Donald Trump has confirmed he will vote for recreational marijuana use to be legalized in Florida, putting him at loggerheads with the state’s governor and his erstwhile competitor for the Republican nomination.
“I believe it’s time to end needless arrests and incarcerations of adults for small amounts of marijuana for personal use,” Trump wrote on his Truth Social platform Monday. “As a Floridian, I will be voting YES on Amendment 3 this November.” He added that as president he would support the passage of similar laws in other states “that work so well for their citizens.”
His position pits him against not only Ron DeSantis, who has previously decried the proposal, which Floridians will vote on in November, as a “license to [use marijuana] wherever you want,” but also Ken Griffin, billionaire hedge fund manager and top GOP donor, who’s thrown an estimated $12 million into campaigning against the legalization initiative.
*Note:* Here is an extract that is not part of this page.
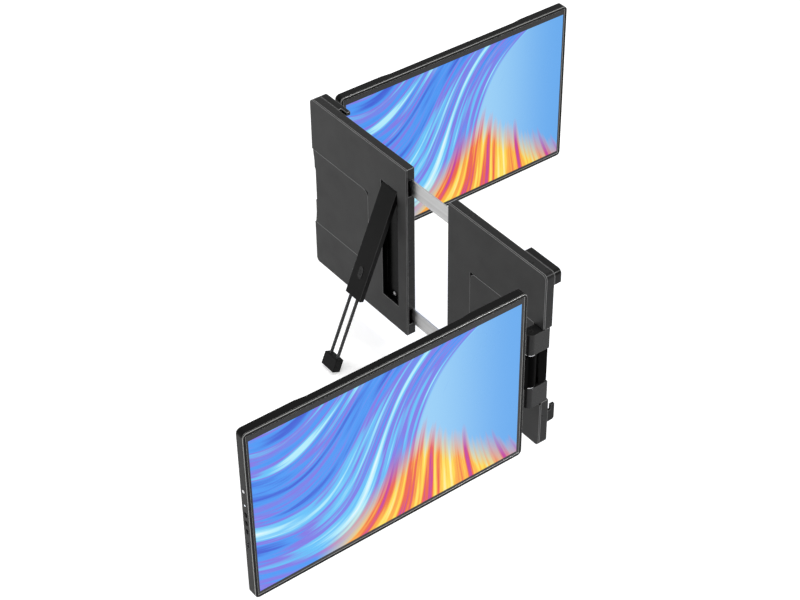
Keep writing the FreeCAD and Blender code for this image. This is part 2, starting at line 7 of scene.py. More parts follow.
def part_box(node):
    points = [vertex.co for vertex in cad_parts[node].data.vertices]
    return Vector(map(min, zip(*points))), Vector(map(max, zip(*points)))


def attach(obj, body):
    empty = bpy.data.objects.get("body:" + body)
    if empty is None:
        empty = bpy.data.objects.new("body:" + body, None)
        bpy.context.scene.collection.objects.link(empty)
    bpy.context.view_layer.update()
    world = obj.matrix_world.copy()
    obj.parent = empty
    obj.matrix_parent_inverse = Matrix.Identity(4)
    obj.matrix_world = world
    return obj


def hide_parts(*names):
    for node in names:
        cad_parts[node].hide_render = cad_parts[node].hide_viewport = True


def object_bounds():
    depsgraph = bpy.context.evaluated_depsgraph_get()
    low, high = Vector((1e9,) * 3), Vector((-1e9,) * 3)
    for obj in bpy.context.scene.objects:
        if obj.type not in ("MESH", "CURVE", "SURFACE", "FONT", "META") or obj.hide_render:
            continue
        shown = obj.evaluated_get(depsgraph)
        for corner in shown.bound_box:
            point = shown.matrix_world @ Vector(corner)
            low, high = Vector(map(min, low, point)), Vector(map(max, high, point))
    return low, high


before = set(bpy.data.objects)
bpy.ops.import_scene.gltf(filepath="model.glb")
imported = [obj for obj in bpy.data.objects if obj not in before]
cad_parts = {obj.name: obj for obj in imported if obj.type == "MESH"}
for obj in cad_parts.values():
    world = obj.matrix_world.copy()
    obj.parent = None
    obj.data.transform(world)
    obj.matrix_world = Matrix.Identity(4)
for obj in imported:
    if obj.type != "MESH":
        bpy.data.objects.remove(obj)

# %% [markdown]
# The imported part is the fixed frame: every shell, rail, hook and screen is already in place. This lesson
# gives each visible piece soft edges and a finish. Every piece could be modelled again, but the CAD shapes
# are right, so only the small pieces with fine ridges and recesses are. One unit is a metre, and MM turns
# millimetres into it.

MM = 0.001
cad_box = [list(corner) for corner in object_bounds()]
print("the part's box:", cad_box)

# %% [markdown]
# The camera looks down on the rear of the mount from the right. It could be aimed by eye, but it was fitted
# to the corners of the object in the photograph, so its place and its three axes are plain numbers.

# %% Camera
LENS_LENGTH, SENSOR_WIDTH = 86.57, 36
CAMERA_PLACE = (1.29305, -0.95134, 1.21782)
CAMERA_RIGHT = (0.60155, 0.79877, -0.01009)
CAMERA_UP = (-0.49920, 0.38574, 0.77589)
CAMERA_BACK = (0.62365, -0.46170, 0.63078)
lens = bpy.data.cameras.new("camera")
lens.sensor_width = SENSOR_WIDTH
lens.lens = LENS_LENGTH
lens.clip_end = 40
camera = bpy.data.objects.new("camera", lens)
bpy.context.collection.objects.link(camera)
turn = Matrix((CAMERA_RIGHT, CAMERA_UP, CAMERA_BACK)).transposed().to_4x4()
camera.matrix_world = Matrix.Translation(CAMERA_PLACE) @ turn
bpy.context.scene.camera = camera
print("camera at", CAMERA_PLACE)

# %% [markdown]
# Shader nodes are joined by code all through this lesson, so three helpers come first: for a sum of any
# kind, for a change of range, and for telling which rays see a thing directly. Nodes could be made one by
# one each time, but then every sum takes four lines.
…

Trump’s announcement represents something of a ripple in the waters after a period of relative calm in his relationship with DeSantis, after the governor fought a bitter battle for the Republican presidential nomination with the former president earlier this year.
Before DeSantis dropped out in January, Trump ripped him for supposedly having come to him crying and begging “on his knees” for an endorsement when he was running for governor back in 2018. The former president also launched attacks on DeSantis’ height and sexual orientation. At one point, Trump even implied that DeSantis might be a pedophile.
DeSantis often shot back by slamming Trump for “juvenile insults,” warning that the U.S. doesn’t need “any more presidents that have lost the zip on their fastball” and taking jabs at Trump’s failure to beat Joe Biden in 2020.
The pair eventually struck a tentative peace in January, with DeSantis endorsing Trump after polls showed him trailing the former president with an approval rating in the single digits. Their relationship nevertheless remains strained, with DeSantis continuing to level criticism at Trump’s advisers, among whom he is thought to be widely loathed.
On one thing, however, they appear able to agree—neither of them care much for the smell of weed. Trump has previously expressed reservations about the impact of legalization, saying Floridians might “smell marijuana everywhere we go, like we do in many of the Democrat run Cities,” while DeSantis has described the drug as having a “putrid” and “pungent odor.”